Key things to remember
About About this report
This report covers the Australian solar energy market — rooftop, commercial and industrial, and utility-scale — examining market size, growth trajectory, geographic dynamics, regulatory environment, capital flows, and three credible scenarios through 2030.
Anyone evaluating investment, deployment, or strategic positioning in Australian solar energy, including infrastructure investors, corporate buyers, developers, and policy analysts.
Ren synthesised data from the Clean Energy Regulator, AEMO, the Climate Change Authority, the Clean Energy Finance Corporation, the Clean Energy Council, and multiple industry sources across the research window.
Primary data is drawn from 2025–2026 sources; where only 2024 data is available this is noted explicitly, and confidence ratings reflect data currency throughout.
Sources Sources & Methodology
Research conducted 10 Apr 2026. All statistics carry inline citation markers.
Total renewable generation share in NEM — AER State of the Energy Market 2025: 42.7% renewable penetration in NEM (all renewables combined) vs Clean Energy Regulator Q3 2025: rooftop solar at 14.7% and utility-scale solar at 9.3% of NEM in Q1 2025. No conflict — the AER figure covers all renewables; the CER figures isolate solar segments.

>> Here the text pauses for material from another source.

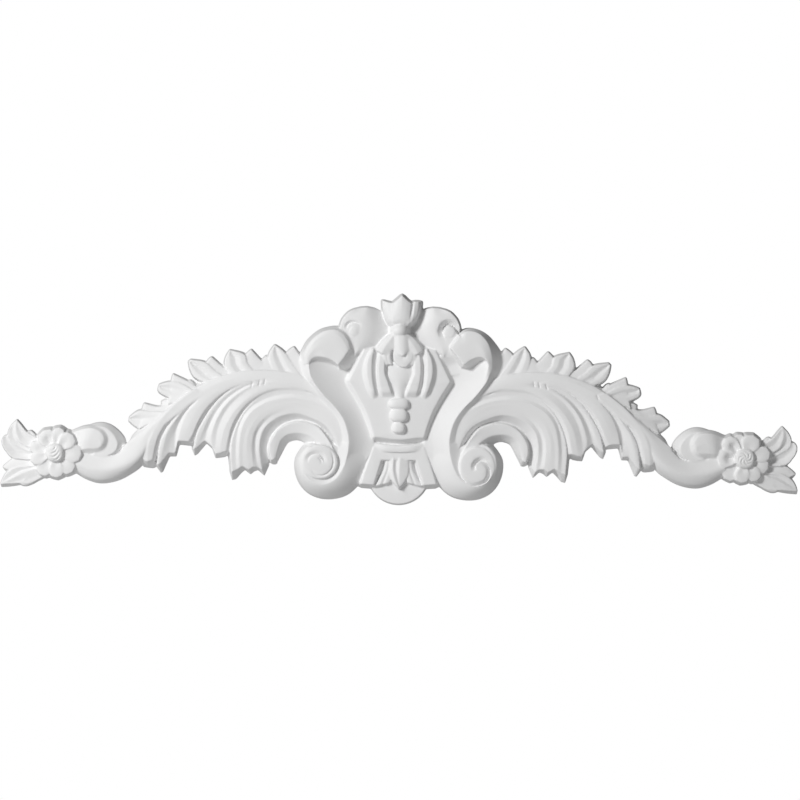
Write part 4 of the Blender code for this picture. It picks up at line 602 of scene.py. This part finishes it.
# The flutes below the stem lie in groups, each a sheet through the lines of its ridges and hollows,
# from root to tip, with heights along each line
fluteGroups = (
    # the innermost leaf, curled back over the volute
    ((((-84, -64), (-95, -57), (-103, -50.5), (-110, -46.8), (-117, -45.8), (-125, -48.5), (-129, -54),
       (-132, -60), (-138, -71.5)), (14, 8, 4, 4, 4, 4)),
     (((-82, -58), (-90, -48.5), (-98, -42.5), (-105, -39.5), (-115, -38), (-125, -39.5), (-132, -44.5),
       (-135.5, -52), (-139, -67)), (22, 18, 15, 14, 13, 12)),
     (((-72, -60), (-80, -47), (-88, -40), (-98, -34.5), (-112, -31.5), (-124, -32.5), (-134, -39),
       (-139.5, -50), (-141, -68)), (22.5, 19, 16, 15, 14.2, 13)),
     (((-70, -63), (-76, -51), (-84, -39), (-91, -31.5), (-100, -27.5), (-110, -25.5), (-120, -26.5),
       (-130, -30.5), (-138, -37.5), (-143.5, -46), (-146, -57), (-143.5, -69)),
      (23, 20, 16.5, 16, 15, 13))),
    # the broad flute with the deep channel, which ends in the three largest tips
    ((((-66, -64), (-72, -50), (-82, -37), (-90, -31), (-100, -27), (-110, -25), (-120, -26), (-130, -30),
       (-138, -37), (-144, -46), (-147, -58), (-147.5, -73)), (19.5, 13, 7, 5, 4, 4)),
     (((-64, -64), (-69, -50), (-78, -34), (-88, -26), (-100, -20.5), (-110, -17), (-120, -16), (-133, -19),
       (-145, -26), (-153, -35), (-156.5, -46), (-157, -60), (-154, -80)), (20, 19, 17, 16, 14.5, 11)),
     (((-63, -64), (-67, -48), (-76, -31), (-88, -21), (-105, -13), (-125, -12.5), (-143, -19), (-154, -29),
       (-160, -39), (-162, -50), (-161.5, -65), (-158.5, -77)), (20, 19.5, 17.5, 16, 13, 11.5)),
     (((-62.5, -64), (-66, -46), (-75, -29), (-88, -18), (-105, -9.5), (-126, -9), (-146, -17), (-157, -27),
       (-163, -38), (-165.5, -51), (-165, -65), (-164, -76.5)), (20, 19.5, 17.5, 17, 16, 13.5)),
     (((-62, -64), (-65, -44), (-73, -27), (-88, -13), (-105, -6), (-126, -4.5), (-148, -12), (-160, -21),
       (-167, -33), (-171, -46), (-171, -62), (-168.5, -80)), (20, 19.5, 18, 17.5, 17, 13.5)),
     (((-62, -64), (-64, -43), (-71, -26), (-84, -12), (-102, -4), (-124, -2), (-147, -8.5), (-161, -17),
       (-169, -29), (-174, -43), (-176, -60), (-175.5, -76)), (20, 19.5, 18, 17.5, 17, 14)),
     (((-61, -64), (-63, -42), (-68, -25), (-78, -12), (-90, -6), (-100, -2), (-120, 1.5), (-135, 0),
       (-150, -4), (-162, -11), (-170, -19), (-176, -30), (-179, -45), (-180, -60), (-179, -77.5)),
      (20, 19.5, 18.5, 18, 17.5, 14.5)),
     (((-61, -62), (-62.5, -40), (-69, -21), (-82, -6), (-100, 2), (-120, 5.5), (-135, 4.5), (-150, 0),
       (-164, -7.5), (-173, -16), (-179, -28), (-182.5, -42), (-183.5, -58), (-183, -80)),
      (19.5, 18.5, 16.5, 15.5, 15, 13.5)),
     (((-61, -60), (-62, -38), (-70, -17), (-88, 1), (-110, 8.5), (-131, 10.5), (-140, 9.5), (-150, 5.5),
       (-160, -0.5), (-170, -9.5), (-178, -20.5), (-184, -33), (-188, -47), (-189.5, -62), (-188, -82.5)),
      (19.5, 18.5, 17, 16.5, 16, 14))),
    # the next group, with two tips
    ((((-105, 8), (-118, 10.5), (-130, 10.5), (-140, 8.5), (-150, 4.5), (-158, -0.5), (-170, -11),
       (-178.5, -21.5), (-184, -33), (-187.5, -45), (-190, -60)), (17, 17, 14.5, 13, 12.5, 12)),
     (((-105, 12), (-118, 13), (-131, 12.8), (-141, 11.5), (-152, 7.5), (-165, 0), (-175, -9), (-183, -20),
       (-188.5, -31), (-191.5, -42), (-195, -59)), (18, 18.5, 18.5, 18.5, 18, 15.5)),
     (((-110, 15), (-130, 16), (-145, 14), (-158, 9), (-170, 1), (-181, -9), (-190, -21), (-197, -35),
       (-200, -50), (-202, -61.5)), (18.3, 18.5, 19, 19, 18, 15)),
     (((-115, 17), (-140, 17.5), (-160, 14.5), (-172, 8.5), (-183, 0), (-193, -11), (-200.5, -24),
       (-205, -38), (-207, -52), (-206.5, -62)), (18.3, 18.3, 18, 16.5, 15.5, 14)),
     (((-120, 18), (-145, 19), (-166, 14.5), (-176, 9.5), (-187, 1.5), (-197, -9), (-204.5, -21),
       (-209.5, -34), (-212, -46), (-210.5, -54)), (18.5, 18.5, 18.7, 18.3, 17, 14.5)),
     (((-130, 20), (-155, 19.5), (-172, 14.5), (-183, 8), (-194, -0.5), (-203.5, -11.5), (-211, -24),
       (-216, -37), (-218.5, -47.5)), (18.5, 18.5, 16.5, 14.5, 13.5, 12.5)),
     (((-135, 20.5), (-160, 19.5), (-177, 14), (-189, 7), (-200, -2), (-209, -13), (-216.5, -26),
       (-221.5, -39), (-228, -56)), (18.5, 18.5, 17.5, 16, 15.5, 12.5)),
     (((-140, 21), (-165, 19.5), (-181, 13.5), (-192, 7.5), (-203, -1.5), (-212, -12), (-220, -25),
       (-227, -39), (-231, -57)), (18.5, 18.5, 17.5, 16, 15.5, 13))),
    # the next group, with a short and a long tip
    ((((-150, 19), (-170, 16.5), (-181, 12), (-190, 7.5), (-200, 0.5), (-210, -9), (-218, -20), (-225, -33),
       (-229.5, -43), (-233, -51)), (18, 17, 13.5, 12.5, 12, 11.5)),
     (((-150, 21), (-170, 18.5), (-182, 15), (-191, 11), (-203, 3), (-213.5, -7), (-222, -18), (-228.5, -31),
       (-232.5, -41), (-237.5, -48.5)), (18.5, 18.5, 18.5, 18.5, 18, 15.5)),
     (((-170, 22), (-190, 17), (-206, 8), (-218, -2), (-228, -14), (-235, -27), (-240, -38), (-243.5, -48)),
      (18.5, 18.5, 19, 19, 18, 15.5)),
     (((-180, 22), (-200, 15), (-216, 6), (-228, -4), (-237, -14), (-243, -26), (-247, -38), (-249, -48)),
      (18.5, 18.5, 18.7, 18.5, 17, 15.5)),
     (((-185, 22), (-205, 14), (-220, 5), (-231, -5), (-240.5, -16), (-247, -27), (-251.5, -40),
       (-252, -62)), (18.5, 18.5, 17.5, 14.5, 13, 12)),
     (((-188, 22), (-208, 13.5), (-222, 4.5), (-232.5, -5), (-242, -15.5), (-250, -27.5), (-256, -41),
       (-259, -61.5)), (18.5, 18.5, 18.3, 16.5, 15, 12.5)),
     (((-190, 22), (-210, 13), (-224, 4), (-234, -5), (-244, -15), (-254, -28), (-262, -42), (-269, -74)),
      (18.5, 18.5, 18.5, 18, 16.5, 13)),
     (((-200, 20), (-222, 8), (-238, -6), (-250, -18.5), (-258, -29), (-265, -41), (-269, -53), (-272, -75)),
      (18.5, 18.5, 18, 16.5, 16, 13))),
    # the last lobe, which grows out of the stem
    ((((-225, 4), (-240, -8), (-252, -21), (-260, -31.5), (-267, -44), (-271, -56), (-275, -69)),
      (18, 17, 14, 13, 12.5, 12)),
     (((-225, 8), (-242, -6), (-255, -18.5), (-264, -30), (-271, -43), (-275, -56), (-277.5, -69.5)),
      (18.5, 18.5, 18.5, 18.5, 18, 15)),
     (((-230, 10), (-248, -4), (-262, -18), (-273, -32), (-280, -47), (-282.5, -60), (-283, -71.5)),
      (18.5, 18.5, 18.8, 19, 19, 15)),
     (((-235, 8), (-255, -8), (-270, -24), (-281, -40), (-287, -52), (-288.5, -62), (-287, -70)),
      (18.5, 18.5, 18.5, 18.3, 17.5, 14))),
)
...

Both used for different purposes in the report.
Utility-scale solar installed capacity in GW is not isolated from total renewables capacity in available sources. NEM generation share (9.3%) is confirmed but total installed GW of utility-scale solar specifically was not available.
Annual solar-specific investment in AUD is not broken out from total large-scale renewable investment in any Tier 1 or Tier 2 source reviewed. The AUD 9 billion large-scale generation investment figure for 2024 includes wind, solar, and storage combined.
Company-level market share data (Neoen, Lightsource BP, AGL, Origin, SunCable) is not available from any named source in the research. No pipeline, revenue, or project count data by developer was accessible. Confidence on competitive landscape is LOW.
Project-level IRR benchmarks and PPA pricing for utility-scale solar in 2025–2026 are not publicly disclosed in any source reviewed. Capital flows section is therefore limited to public financing institution data (CEFC) and cannot characterise private project returns.
State-level curtailment rates and AEMO network congestion maps by region were not available. This limits the specificity of the geographic constraints analysis. Relevant AEMO source data would require direct access to AEMO's 2026 ISP and connection queue reports.
No Tier 1 sources (McKinsey, BCG, Deloitte, PwC, Gartner, etc.) were present in the research provided for this report. All findings draw on Tier 1 government and regulatory sources (AER, CER, Climate Change Authority, CSIRO) and Tier 2 industry sources. Confidence ratings are capped accordingly.
This report is produced for informational purposes only. It does not constitute financial, legal, or investment advice. All data is sourced from publicly available information as at the date of research. Renatus Ventures makes no representations as to the completeness or accuracy of third-party data.